I oppose the Ban on Honest Posting, Evidence. I see it as a Lose/Lose/Lose/Lose/Lose. I see it as a lose even for The Stock Selling Industry in the long run.
Rob
It’s a number close to 100 percent, Evidence.
Do you plan on travelling back to the real world from Lake Wobegon any time soon Rob?
It is of course impossible for close to 100 percent of investors to beat the market reliably, because close to 100 percent of investors are the market.
If we are permitted to discuss how to invest rationally, we all end up ahead, Evidence. It is a win/win/win/win/win. No losers.
Yes, we are the market. That is precisely the point. Since we are the market, we should want the market to price stocks properly.

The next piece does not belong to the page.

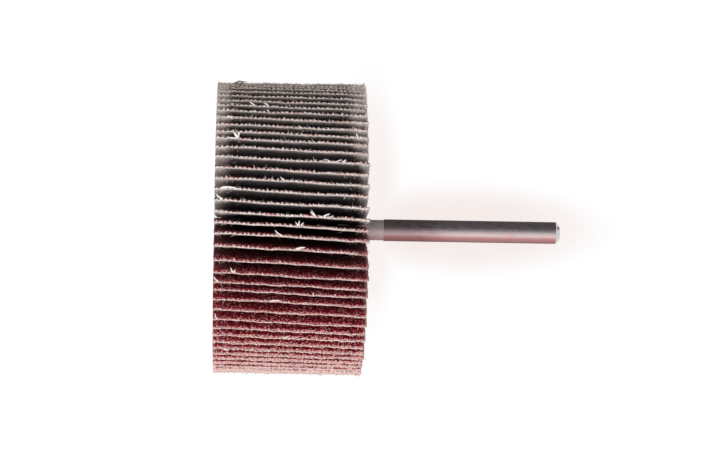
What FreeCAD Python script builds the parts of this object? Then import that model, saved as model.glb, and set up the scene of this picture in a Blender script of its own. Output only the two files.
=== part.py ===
import FreeCAD, Part
import math
import os

# Mounted flap wheel: abrasive cloth flaps set like a fan round a cast resin core on a steel shank.
# The wheel stands on the lower side edges of its flaps, which lie in the plane z = 0, and the shank
# points up along +Z. Lengths are in millimetres and angles in degrees.

# Wheel
WHEEL_DIAMETER = 80.0
FLAP_WIDTH = 40.0
FLAP_COUNT = 84
FLAPS_IN_A_NODE = 2

# Cloth, and how closely it is packed at the roots
CLOTH_THICKNESS = 0.8
ROOT_PLAY = 0.1
GLUE_FILM = 0.05

# Each flap leaves the core straight out, bends once above the flange, and runs on straight to its tip.
# LEAN is how far the tips trail their roots on average. The pack never settles evenly, so the tips
# wander about their even places in slow and quick waves: (waves round the wheel, size, phase).
FIRST_TIP_AT = -166.8
LEAN = 4.5
BEND_RADIUS = 20.0
BEND_ABOVE_FLANGE = 1.5
TIP_WAVES = ((2, 1.11, 123.0), (4, 0.77, 68.0), (11, 0.42, 138.0), (14, 0.30, -148.0), (18, 0.34, -169.0))

# The flaps are set slightly askew to the axis, and each settles a little up or down between the flanges.
SKEW = 2.5
AXIAL_PLAY = 0.4
PLAY_STEPS = 5
PLAY_STRIDE = 2

# Root of a flap: a tab at the core, and above it a slot for the retaining ring and the core's flange
TAB_HEIGHT = 1.6
TAB_SETBACK = 4.0
RING_WIDTH = 1.6
RING_HEIGHT = 3.0
RING_CLEARANCE = 0.1

# Resin core
FLANGE_THICKNESS = 2.4
NECK_RADIUS = 4.5
NECK_RISE = 1.0

# Shank. Its free length is ground. Below a small step it is turned down, and that rough length carries two
# flats which lock it in the resin. The step stands a little clear of the wheel.
SHANK_DIAMETER = 6.0
SHANK_FREE_LENGTH = 54.3
SHANK_TIP_CHAMFER = 1.1
TURNED_RELIEF = 0.2
TURNED_RISE = 5.8
SHANK_FOOT_CHAMFER = 0.4
SHANK_FOOT_PROUD = 0.5
FLAT_LENGTH = 18.0
FLAT_DEPTH = 0.6

# Worked out from the sizes above
PITCH = 360.0 / FLAP_COUNT
PACK_HEIGHT = FLAP_WIDTH + AXIAL_PLAY
TIP_RADIUS = WHEEL_DIAMETER / 2
SHANK_RADIUS = SHANK_DIAMETER / 2
TURNED_RADIUS = SHANK_RADIUS - TURNED_RELIEF
CORE_RADIUS = FLAP_COUNT * (CLOTH_THICKNESS + ROOT_PLAY) / (2 * math.pi)
ROOT_X = CORE_RADIUS + GLUE_FILM
TAB_X = ROOT_X + TAB_HEIGHT
RING_INNER_RADIUS = TAB_X + RING_CLEARANCE
RING_OUTER_RADIUS = RING_INNER_RADIUS + RING_WIDTH
BLADE_X = RING_OUTER_RADIUS + RING_CLEARANCE
BEND_X = BLADE_X + BEND_ABOVE_FLANGE
SKEW_RUN = FLAP_WIDTH * math.tan(math.radians(SKEW))
FACE_RECESS = TAB_SETBACK - FLANGE_THICKNESS


def point(x, y, z=0.0):
    return FreeCAD.Vector(x, y, z)


def export(name, shape):
    """Write one node as a STEP file under its own name."""
    shape.exportStep("parts/%s.step" % name)


def turned(corners):
    """Solid turned about the Z axis from a closed outline of (radius, height) corners."""
    outline = Part.makePolygon([point(radius, 0, height) for radius, height in corners + corners[:1]])
    return Part.Face(outline).revolve(point(0, 0), point(0, 0, 1), 360)


def tip_wander(index):
    """How far the tip of one flap is from its even place, from waves that run round the wheel."""
    turn = 360.0 * index / FLAP_COUNT
    return sum(size * math.sin(math.radians(waves * turn + phase)) for waves, size, phase in TIP_WAVES)


def bend_to_reach(tip_angle):
    """The bend, in radians, that brings a flap's tip to tip_angle from its root's own radius.

    The straight run from the bend to the tip is a tangent from the tip to the bend's circle, whose
    length comes back as well.
    """
    tip_x = TIP_RADIUS * math.cos(math.radians(tip_angle)) - BEND_X
    tip_y = TIP_RADIUS * math.sin(math.radians(tip_angle)) - BEND_RADIUS
    straight = math.sqrt(tip_x ** 2 + tip_y ** 2 - BEND_RADIUS ** 2)
    return math.atan2(tip_y, tip_x) + math.atan2(BEND_RADIUS, straight), straight


def flap_section(tip_angle):
    """Cross-section of a flap, square to the axis, with its root on the X axis."""
    bend, straight = bend_to_reach(tip_angle)
    half = CLOTH_THICKNESS / 2
    along = point(math.cos(bend), math.sin(bend))
    across = point(math.sin(bend), -math.cos(bend))
    middle = point(math.sin(bend / 2), -math.cos(bend / 2))
    centre = point(BEND_X, BEND_RADIUS)
    grain_radius = BEND_RADIUS + half
    back_radius = BEND_RADIUS - half
    grain_root = point(ROOT_X, -half)
    grain_foot = point(BEND_X, -half)
    grain_bend = centre + across * grain_radius
    grain_tip = grain_bend + along * straight
    back_root = point(ROOT_X, half)
    back_foot = point(BEND_X, half)
    back_bend = centre + across * back_radius
    back_tip = back_bend + along * straight
    edges = [
        Part.makeLine(grain_root, grain_foot),
        Part.Arc(grain_foot, centre + middle * grain_radius, grain_bend).toShape(),
        Part.makeLine(grain_bend, grain_tip),
        Part.makeLine(grain_tip, back_tip),
        Part.makeLine(back_tip, back_bend),
        Part.Arc(back_bend, centre + middle * back_radius, back_foot).toShape(),
        Part.makeLine(back_foot, back_root),
        Part.makeLine(back_root, grain_root),
    ]
    return Part.Face(Part.Wire(edges))


def root_cutters():
    """Blocks that set back the tab and cut the ring's slot at both sides of a flap's root."""
    reach = SKEW_RUN + CLOTH_THICKNESS
    inside = CORE_RADIUS / 2
    slot_depth = TAB_SETBACK + RING_HEIGHT
    blocks = []
    for tab_base, slot_base in ((0.0, 0.0), (FLAP_WIDTH - TAB_SETBACK, FLAP_WIDTH - slot_depth)):
        tab_corner = point(inside, -reach, tab_base)
        slot_corner = point(TAB_X, -reach, slot_base)
        blocks.append(Part.makeBox(TAB_X - inside, 2 * reach, TAB_SETBACK, tab_corner))
        blocks.append(Part.makeBox(BLADE_X - TAB_X, 2 * reach, slot_depth, slot_corner))
    return blocks


def flap(index, cutters):
    """One flap in its place: a bent strip of cloth, run up askew, with its root cut out."""
    tip_angle = LEAN + tip_wander(index)
    blank = flap_section(tip_angle).extrude(point(0, SKEW_RUN, FLAP_WIDTH))
    blank.translate(point(0, -SKEW_RUN / 2))
    body = blank.cut(cutters)
    settled = (index * PLAY_STRIDE % PLAY_STEPS) / (PLAY_STEPS - 1)
    body.translate(point(0, 0, AXIAL_PLAY * settled))
    body.rotate(point(0, 0), point(0, 0, 1), FIRST_TIP_AT - LEAN + index * PITCH)
    return body.Solids[0]


def shank():
    """Steel bar with a chamfered tip, turned down in its lower length, with two flats where the resin grips it."""
    foot = FACE_RECESS - SHANK_FOOT_PROUD
    step = PACK_HEIGHT + TURNED_RISE
    tip = PACK_HEIGHT + SHANK_FREE_LENGTH
    bar = turned([
        (0, foot),
        (TURNED_RADIUS - SHANK_FOOT_CHAMFER, foot),
        (TURNED_RADIUS, foot + SHANK_FOOT_CHAMFER),
        (TURNED_RADIUS, step),
        (SHANK_RADIUS, step),
        (SHANK_RADIUS, tip - SHANK_TIP_CHAMFER),
        (SHANK_RADIUS - SHANK_TIP_CHAMFER, tip),
        (0, tip),
    ])
    flat_base = (PACK_HEIGHT - FLAT_LENGTH) / 2
    flat_face = TURNED_RADIUS - FLAT_DEPTH
    for flat_start in (flat_face, -flat_face - SHANK_RADIUS):
        corner = point(flat_start, -SHANK_RADIUS, flat_base)
        bar = bar.cut(Part.makeBox(SHANK_RADIUS, SHANK_DIAMETER, FLAT_LENGTH, corner))
    return bar


def core(bar):
    """Cast resin spool that fills the space between the shank and the flap roots.

    Its flanges close the mouths of the ring slots, and the resin climbs a little up the shank.
    """
    upper_tabs = PACK_HEIGHT - TAB_SETBACK
    upper_face = PACK_HEIGHT - FACE_RECESS
    spool = turned([
        (0, FACE_RECESS),
        (RING_OUTER_RADIUS, FACE_RECESS),
        (RING_OUTER_RADIUS, TAB_SETBACK),
        (CORE_RADIUS, TAB_SETBACK),
        (CORE_RADIUS, upper_tabs),
        (RING_OUTER_RADIUS, upper_tabs),
        (RING_OUTER_RADIUS, upper_face),
        (NECK_RADIUS, upper_face),
        (TURNED_RADIUS, upper_face + NECK_RISE),
        (0, upper_face + NECK_RISE),
    ])
    return spool.cut(bar)


def retaining_ring(base):
    """Square-edged ring that keeps the flap roots from being drawn out."""
    return turned([
        (RING_INNER_RADIUS, base),
        (RING_OUTER_RADIUS, base),
        (RING_OUTER_RADIUS, base + RING_HEIGHT),
        (RING_INNER_RADIUS, base + RING_HEIGHT),
    ])


def main():
    os.makedirs("parts", exist_ok=True)
    bar = shank()
    export("shank", bar)
    export("resin_core", core(bar))
    export("lower_retaining_ring", retaining_ring(TAB_SETBACK))
    export("upper_retaining_ring", retaining_ring(PACK_HEIGHT - TAB_SETBACK - RING_HEIGHT))
    cutters = root_cutters()
    for number, first in enumerate(range(0, FLAP_COUNT, FLAPS_IN_A_NODE), start=1):
        members = range(first, min(first + FLAPS_IN_A_NODE, FLAP_COUNT))
        group = Part.makeCompound([flap(index, cutters) for index in members])
        export("flap_pair_%02d" % number, group)


main()
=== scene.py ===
import math

import bpy
import numpy as np
from bpy.props import FloatProperty, FloatVectorProperty, IntProperty, PointerProperty
from mathutils import Matrix, Vector


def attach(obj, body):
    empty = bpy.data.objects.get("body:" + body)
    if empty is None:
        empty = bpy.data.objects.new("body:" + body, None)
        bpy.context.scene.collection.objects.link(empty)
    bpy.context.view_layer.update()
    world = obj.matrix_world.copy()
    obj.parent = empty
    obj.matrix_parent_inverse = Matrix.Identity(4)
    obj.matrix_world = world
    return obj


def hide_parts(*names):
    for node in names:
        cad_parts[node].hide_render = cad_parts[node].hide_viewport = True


bl_info = {
    "name": "Mounted flap wheel",
    "version": (1, 0, 0),
    "blender": (4, 5, 0),
    "location": "View3D > Sidebar > Flap wheel",
    "description": "Dresses a flap wheel: coated cloth with frayed edges, a steel shank and a cast core",
    "category": "Object",
}

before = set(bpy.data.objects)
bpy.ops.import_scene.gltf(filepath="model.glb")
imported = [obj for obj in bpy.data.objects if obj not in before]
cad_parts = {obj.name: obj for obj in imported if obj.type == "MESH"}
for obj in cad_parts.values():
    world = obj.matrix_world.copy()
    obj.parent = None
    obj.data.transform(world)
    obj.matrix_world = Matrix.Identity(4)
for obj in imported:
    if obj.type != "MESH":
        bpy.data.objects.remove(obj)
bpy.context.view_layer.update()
ROOT = "root"
FLAP_NODES = sorted(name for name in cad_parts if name.startswith("flap_pair_"))
RINGS = ("lower_retaining_ring", "upper_retaining_ring")
MM = 0.001
SAME_PLACE = 2e-6
FULL_TURN = 2 * math.pi
WHITE = (1.0, 1.0, 1.0)
PALE, GRAIN, BACK, THREAD = range(4)

# Rows of a flap from its root to its tip: shares of the bend, then of the straight run beyond it. The steps
# in its root's side edges lean a little, so that no two rows share a place.
BEND_ROWS = (0.5, 1.0)
BLADE_ROWS = (0.4, 0.7, 0.88, 0.965, 1.0)
STEP_SLOPE = 0.02 * MM

# The cloth: its width in millimetres, the lengths of the waves in which its tip and side edges are worn, the
# tip's mean wear and how steeply it grows, and the notch between two yarns
FLAP_WIDTH = 40.0
TIP_WAVES = (2.9 * MM, 7.0 * MM, 17.0 * MM)
SIDE_WAVES = (2.1 * MM, 5.1 * MM)
WEAR_MEAN, WEAR_POWER = 1.6, 6
COLUMNS_A_YARN = 3
NOTCH = 0.12 * MM
FUZZ_BRIGHTER = 1.13

# The two rows of the pale lip on a tip: how far out and how far off the middle they lie, and how far in the
# materials take them to be, where below 0 is the side with the grain's dust
LIP_OUT = (0.06 * MM, 0.12 * MM)
LIP_OFF = (0.10 * MM, 0.26 * MM)
LIP_INWARD = (-0.4 * MM, 0.2 * MM)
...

That obviously can never happen so long as we ignore price when buying stock, right? But what if we begin paying attention to price when setting our allocations? What if we all reject Buy-and-Hold?
Then the market prices stocks properly and we all get higher returns at lower risk. Rational markets beat irrational markets. The rejection of Buy-and-Hold (Emotional Investing) puts us all ahead.
You are thinking of the market as a static thing. You are thinking of investing as a Zero Sum Game. It is not that. Rational is better than irrational. Leaving Buy-and-Hold behind is a win/win/win/win/win.
Another way of saying it is that there is no benefit in taking all price discipline out of the market. Markets without price discipline cannot function. To take price discipline out of the market (to encourage Buy-and-Hold Investing) is a lose/lose/lose/lose/lose. It leaves us all poorer because it causes such dramatic misallocations of resources.
Rob
It is impossible for close to 100% of investors to beat the market. I think you are the first person I have ever come across who doesn’t understand that.
And of course lower risk would lead to lower return as pretty much everything William Bernstein has written explains. You simply choose not to understand it (or pretend to)
Thanks for sharing your thoughts and for doing so in a civil and reasoned way, Evidence. You have provided some helpful balance to the discussion.